「ニュースを見た小6の娘は、膝から崩れ落ちるように泣いてしまいました。最後の図工の作品づくりもまだ途中だし、卒業式もどうなってしまうのか」

 この女性は休校が本当に感染リスクを減らす効果があるのか、懐疑的だという。

「学校で友達に会えなくなるので、子どもは習い事に行きたがります。お金があって親の目がなければ中高生はゲームセンターやカラオケにも行くでしょう。すべての外出を禁止しない限り、休校だけで果たして効果があるのでしょうか」 

 前出の横浜市在住の母親は「子どもたちの安全を考えれば仕方ない」と政府の対応に理解を示しつつも、こう訴える。

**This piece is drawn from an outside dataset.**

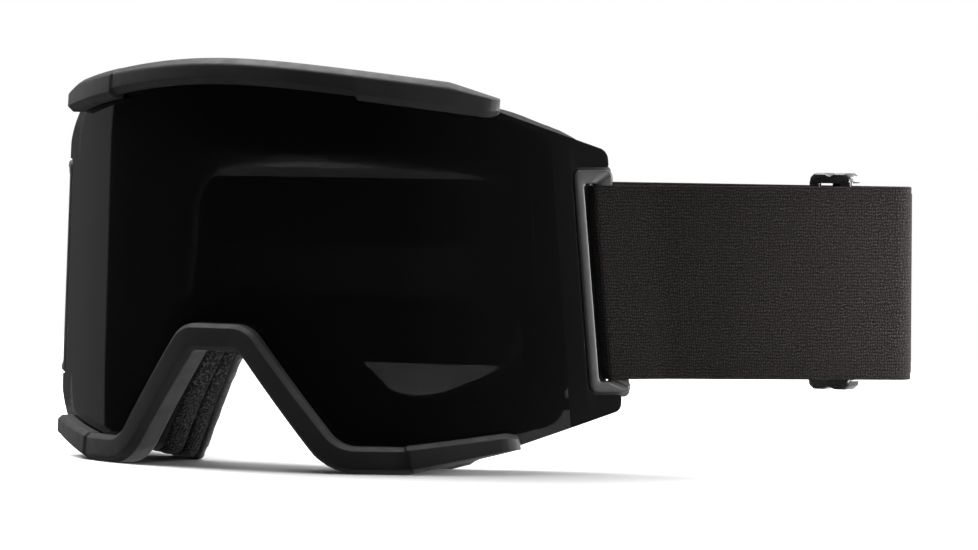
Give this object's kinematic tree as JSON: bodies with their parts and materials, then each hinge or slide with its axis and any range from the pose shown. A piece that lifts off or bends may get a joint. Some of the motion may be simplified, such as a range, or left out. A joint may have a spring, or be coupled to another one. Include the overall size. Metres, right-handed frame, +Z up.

「ずっと家に缶詰めだとしたらメンタル面が心配。せめてグラウンドや公園は開放してほしい」

 今回、一斉休校の要請対象となったのは小中高校。保育園や幼稚園・認定こども園など未就学児が通う施設は、含まれていない。その決定に、保育園児と小2の子どもを持つ都内の女性(37)は胸を撫で下ろした。

「正直言って助かります。いくら在宅勤務ができても、体力のあり余っている子どもを1日自宅に閉じ込めながら仕事をする状況は、親にも子どもにもすごいストレスですから」

 働く親で全く同感だという人も多いはず。だがSNS上には、保育園で働く親の切実な声も相次いだ。

「私は保育園勤務。子どもは小1。私個人としては保育園も休園していただけるとありがたい。けど働くお父さん、お母さんが困るのはわかってるし……」

 園によっては人繰りがつかないところが出る可能性もある。

 さらに、通園する子どもたちの感染リスクも気になる。「保育園こそ濃厚接触の場」「満員電車で通勤する親が送り迎えするので、余計、感染リスクが高い」。そんな声を聞けば、「預けられる」と喜んだ親たちの心も揺れる。

 子どものために最善の方法をとりたいという思いは共通。だが何が最善なのか、誰にも答えはわからない。

 特に低年齢の子どもを抱える親にとって、休校要請が出る前からストレスは大きかった。